Supplied material:
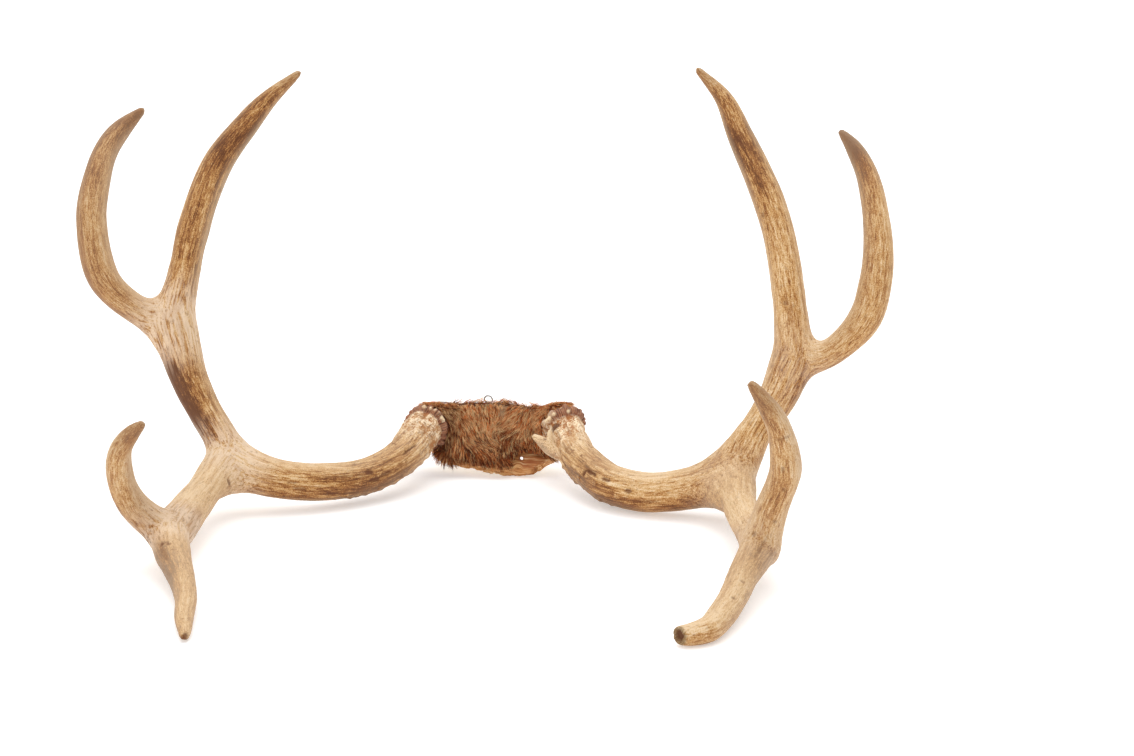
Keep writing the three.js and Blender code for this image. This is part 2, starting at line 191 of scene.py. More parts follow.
# ---- limbs ---------------------------------------------------------------------------


def smooth_line(points, pitch=1.0):
    """Centripetal Catmull-Rom line through [x, y, z, radius], sampled every `pitch` mm."""
    p = np.array(points, float)
    p = np.vstack([2 * p[0] - p[1], p, 2 * p[-1] - p[-2]])
    samples = []
    for a, b, c, d in zip(p[:-3], p[1:-2], p[2:-1], p[3:]):
        da, db, dc = (np.linalg.norm((q - r)[:3]) ** 0.5 for q, r in ((b, a), (c, b), (d, c)))
        start = ((b - a) / da - (c - a) / (da + db) + (c - b) / db) * db
        end = ((c - b) / db - (d - b) / (db + dc) + (d - c) / dc) * db
        t = np.linspace(0, 1, 60, endpoint=False)[:, None]
        square, cube = 3 * (c - b) - 2 * start - end, 2 * (b - c) + start + end
        samples.append(b + start * t + square * t ** 2 + cube * t ** 3)
    fine = np.vstack(samples + [p[-2][None]])
    run = np.concatenate([[0], np.cumsum(np.linalg.norm(np.diff(fine[:, :3], axis=0), axis=1))])
    count = max(4, int(run[-1] / pitch))
    even = np.linspace(0, run[-1], count)
    return even, np.stack([np.interp(even, run, fine[:, k]) for k in range(4)], axis=1)


class Limb:
    """Centre line with a frame that doesn't twist, in the skull's millimetres."""

    def __init__(self, points, first_side=None, first_run=0.0):
        run, line = smooth_line(points)
        self.run = run + first_run
        self.centre = line[:, :3]
        self.radius = np.maximum(line[:, 3], 0.8)
        along = np.gradient(self.centre, axis=0)
        self.along = along / np.linalg.norm(along, axis=1, keepdims=True)
        side = np.array([0.0, 0.0, 1.0]) if first_side is None else first_side
        sides = []
        for t in self.along:
            side = side - t * (side @ t)
            side = side / np.linalg.norm(side)
            sides.append(side)
        self.side = np.array(sides)
        self.over = np.cross(self.along, self.side)

    def at(self, run):
        return int(np.argmin(np.abs(self.run - run)))

    def ring(self, index, angle):
        """Directions away from the line at one of its samples."""
        return np.outer(np.cos(angle), self.side[index]) + np.outer(np.sin(angle), self.over[index])

    def from_sample(self, first):
        """The rest of this limb from one of its samples on."""
        rest = copy.copy(self)
        for name, values in vars(self).items():
            setattr(rest, name, values[first:])
        return rest

    def nearest(self, points):
        """The nearest sample to each point, and how far off it is."""
        own = (self.centre ** 2).sum(1)[None]
        gap = (points ** 2).sum(1)[:, None] - 2 * points @ self.centre.T + own
        index = np.argmin(gap, axis=1)
        return index, np.sqrt(np.maximum(gap[np.arange(len(points)), index], 0))


def branch(parent, parent_points, points):
    """A limb that starts a little way back down the limb that carries it."""
    fork = np.array(parent_points[-1][:3], float)
    back = np.array(parent_points[-2][:3], float) - fork
    root = fork + back / np.linalg.norm(back) * ROOT_LENGTH
    start = parent.run[-1] - ROOT_LENGTH
    side = parent.side[parent.at(start)]
    return Limb([[*root, points[0][3] * ROOT_SHARE], *points], side, start)


def make_limbs(points):
    limbs = {"beam": Limb(points["beam"])}
    for name, carrier in GROWS_FROM.items():
        limbs[name] = branch(limbs[carrier], points[carrier], points[name])
    for name in ("brow_point", "brow_spur"):
        if name in points:
            limbs[name] = Limb(points[name], first_run=BROW_RUN)
    return limbs


# ---- mesh helpers --------------------------------------------------------------------


def add_object(name, data):
    piece = bpy.data.objects.new(name, data)
    bpy.context.scene.collection.objects.link(piece)
    return piece


def new_object(name, verts, faces):
    mesh = bpy.data.meshes.new(name)
    mesh.from_pydata([tuple(v) for v in verts], [], faces)
    mesh.update()
    return add_object(name, mesh)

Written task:
Exactly reproduce every line of the data above.

The completed task:
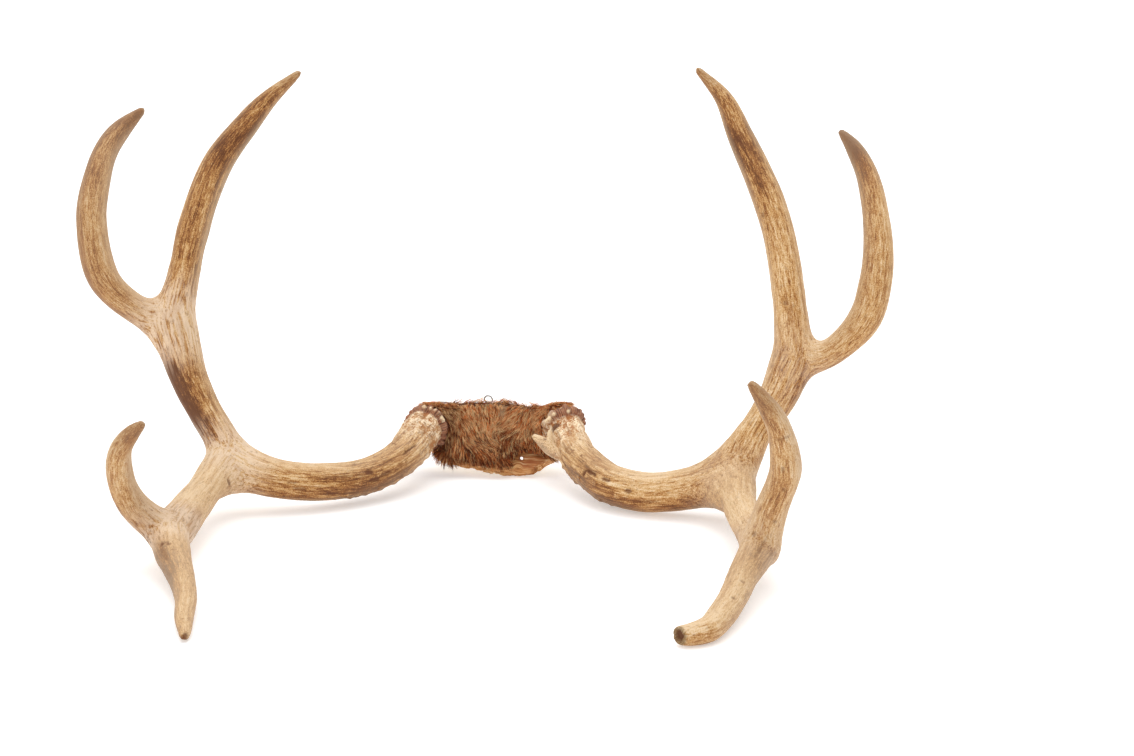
Keep writing the three.js and Blender code for this image. This is part 2, starting at line 191 of scene.py. More parts follow.
# ---- limbs ---------------------------------------------------------------------------


def smooth_line(points, pitch=1.0):
    """Centripetal Catmull-Rom line through [x, y, z, radius], sampled every `pitch` mm."""
    p = np.array(points, float)
    p = np.vstack([2 * p[0] - p[1], p, 2 * p[-1] - p[-2]])
    samples = []
    for a, b, c, d in zip(p[:-3], p[1:-2], p[2:-1], p[3:]):
        da, db, dc = (np.linalg.norm((q - r)[:3]) ** 0.5 for q, r in ((b, a), (c, b), (d, c)))
        start = ((b - a) / da - (c - a) / (da + db) + (c - b) / db) * db
        end = ((c - b) / db - (d - b) / (db + dc) + (d - c) / dc) * db
        t = np.linspace(0, 1, 60, endpoint=False)[:, None]
        square, cube = 3 * (c - b) - 2 * start - end, 2 * (b - c) + start + end
        samples.append(b + start * t + square * t ** 2 + cube * t ** 3)
    fine = np.vstack(samples + [p[-2][None]])
    run = np.concatenate([[0], np.cumsum(np.linalg.norm(np.diff(fine[:, :3], axis=0), axis=1))])
    count = max(4, int(run[-1] / pitch))
    even = np.linspace(0, run[-1], count)
    return even, np.stack([np.interp(even, run, fine[:, k]) for k in range(4)], axis=1)


class Limb:
    """Centre line with a frame that doesn't twist, in the skull's millimetres."""

    def __init__(self, points, first_side=None, first_run=0.0):
        run, line = smooth_line(points)
        self.run = run + first_run
        self.centre = line[:, :3]
        self.radius = np.maximum(line[:, 3], 0.8)
        along = np.gradient(self.centre, axis=0)
        self.along = along / np.linalg.norm(along, axis=1, keepdims=True)
        side = np.array([0.0, 0.0, 1.0]) if first_side is None else first_side
        sides = []
        for t in self.along:
            side = side - t * (side @ t)
            side = side / np.linalg.norm(side)
            sides.append(side)
        self.side = np.array(sides)
        self.over = np.cross(self.along, self.side)

    def at(self, run):
        return int(np.argmin(np.abs(self.run - run)))

    def ring(self, index, angle):
        """Directions away from the line at one of its samples."""
        return np.outer(np.cos(angle), self.side[index]) + np.outer(np.sin(angle), self.over[index])

    def from_sample(self, first):
        """The rest of this limb from one of its samples on."""
        rest = copy.copy(self)
        for name, values in vars(self).items():
            setattr(rest, name, values[first:])
        return rest

    def nearest(self, points):
        """The nearest sample to each point, and how far off it is."""
        own = (self.centre ** 2).sum(1)[None]
        gap = (points ** 2).sum(1)[:, None] - 2 * points @ self.centre.T + own
        index = np.argmin(gap, axis=1)
        return index, np.sqrt(np.maximum(gap[np.arange(len(points)), index], 0))


def branch(parent, parent_points, points):
    """A limb that starts a little way back down the limb that carries it."""
    fork = np.array(parent_points[-1][:3], float)
    back = np.array(parent_points[-2][:3], float) - fork
    root = fork + back / np.linalg.norm(back) * ROOT_LENGTH
    start = parent.run[-1] - ROOT_LENGTH
    side = parent.side[parent.at(start)]
    return Limb([[*root, points[0][3] * ROOT_SHARE], *points], side, start)


def make_limbs(points):
    limbs = {"beam": Limb(points["beam"])}
    for name, carrier in GROWS_FROM.items():
        limbs[name] = branch(limbs[carrier], points[carrier], points[name])
    for name in ("brow_point", "brow_spur"):
        if name in points:
            limbs[name] = Limb(points[name], first_run=BROW_RUN)
    return limbs


# ---- mesh helpers --------------------------------------------------------------------


def add_object(name, data):
    piece = bpy.data.objects.new(name, data)
    bpy.context.scene.collection.objects.link(piece)
    return piece


def new_object(name, verts, faces):
    mesh = bpy.data.meshes.new(name)
    mesh.from_pydata([tuple(v) for v in verts], [], faces)
    mesh.update()
    return add_object(name, mesh)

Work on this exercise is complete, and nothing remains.